Since 1983, thousands of boards worldwide have retained Littleford & Associates to help them benchmark the compensation and benefit package for their head of school. Many undertake this process annually in order to ensure that the package is competitive relative to the marketplace. Schools also need to be attentive to the head’s personal and professional needs and goals while keeping in mind the school’s budget. Finally, for US based schools, this benchmarking process establishes compliance with the Intermediate Sanctions Act governing executive nonprofit compensation. If our US based clients have not heard of “The Rebuttable Presumption of Reasonableness Checklist”, (an IRS required document), please give us a call.

I. The Head’s Contract is Often the Last One to be Reviewed and Finalized

One of the most disappointing trends of the head compensation process worldwide is that boards often overlook the head’s contract right up to, and even past the actual contract deadline or neglect it completely. We have always been amazed that boards and board chairs assume that a head of school will demonstrate the “care and feeding” of the faculty by ensuring that their contracts and compensation agreements and packages are in place on a timely basis. At the same time, however, these board leaders forget that the head of school’s contract is up in six months or less or is already past due.

There is the expectation that the head should “not sweat it”. But the reality is that in delaying closure on the head’s contract the Board takes a risk that the head, feeling overlooked and unimportant, will walk away from the school to accept another offer. This delay also puts the head in danger of not securing another job should the board/head relationship fail.

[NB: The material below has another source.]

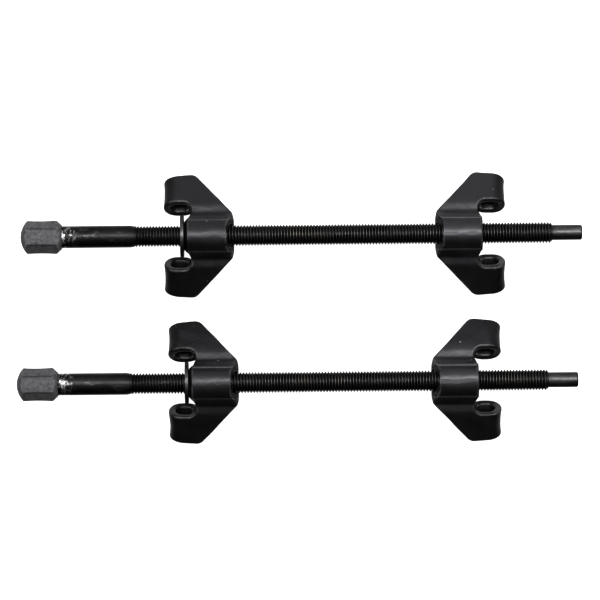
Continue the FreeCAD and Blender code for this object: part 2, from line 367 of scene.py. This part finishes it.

Many boards value and respect their heads highly and have no intention of dismissing them. And yet, by early spring many heads still do not have their compensation decisions and contracts formalized for July 1 of the same year. It is embarrassing for a head to have to ask the board chair, “By the way, my contract ends in twelve months (or in eight, six or in the next three months), and when does the board plan to address it?” Can you imagine how the head’s spouse, family, friends or professional colleagues, who may know about this lapse, feel? Many self-effacing heads simply worry silently, and even the most extroverted types find the entire compensation review and contract renewal process awkward and even demeaning.

This is unprofessional board behavior that hurts the board/head relationship; damages the board chair/ head partnership; and can seep down into the ranks of senior administrators if they get wind of it. Senior administrators may lose confidence in the board and wonder about the security of this profession and of their own jobs.

That is how Littleford & Associates started its head compensation services in 1983 and why our Firm is still among the leaders worldwide in this business. We have come to understand these patterns and the integral relationship of the head’s contract and the head’s tenure to the school’s health and stability and the satisfaction of the constituent groups.

II. Consequences of the Board’s Failure to Address the Head’s Contract in a Timely Manner

A sudden head of school departure with less than twelve months’ notice always sends negative messages: the board fired the head or the head resigned with very little warning and took another position due to feeling overlooked and unappreciated; or in many cases, it points to a poor relationship between the head and chair or between the head and the board. Such a departure signals a lack of professionalism, trouble in the school house and results in a weakened ability to launch a healthy search on a timely basis and to sign a strong candidate. Increasingly today the expectation is that both parties should give the other eighteen months or more of notice. This Consultant, however, believes that more than eighteen months results in an unnecessarily protracted search.

Why would very attractive candidates be available on very short notice? Most sitting heads have a strong moral compass and would not leave their current school high and dry with limited prospects for finding a capable successor. What message does it send to viable sitting heads of schools or to rising second tier leaders that a school is launching a last minute search? Most of the schools that find themselves in this position should go with interim heads, but few do so.

Boards of independent and international nonprofit schools have one employee and that is the head of school. Hiring the head, evaluating and supporting that person and ultimately, if necessary changing the head represent one of the key strategic roles of a board. To forget or overlook this role is more than unfortunate or unprofessional. It is dangerous.

It takes many years for a school to build an enviable local, regional and even global reputation but a board’s failure to nurture and affirm a valued head can damage that good name in a very short time. There is a flip side to this, of course. Heads who look around for a new job every year while still expecting to hold on to their current post and thinking they will not rub raw the feelings of the board, are skirting close to the edge of being dismissed.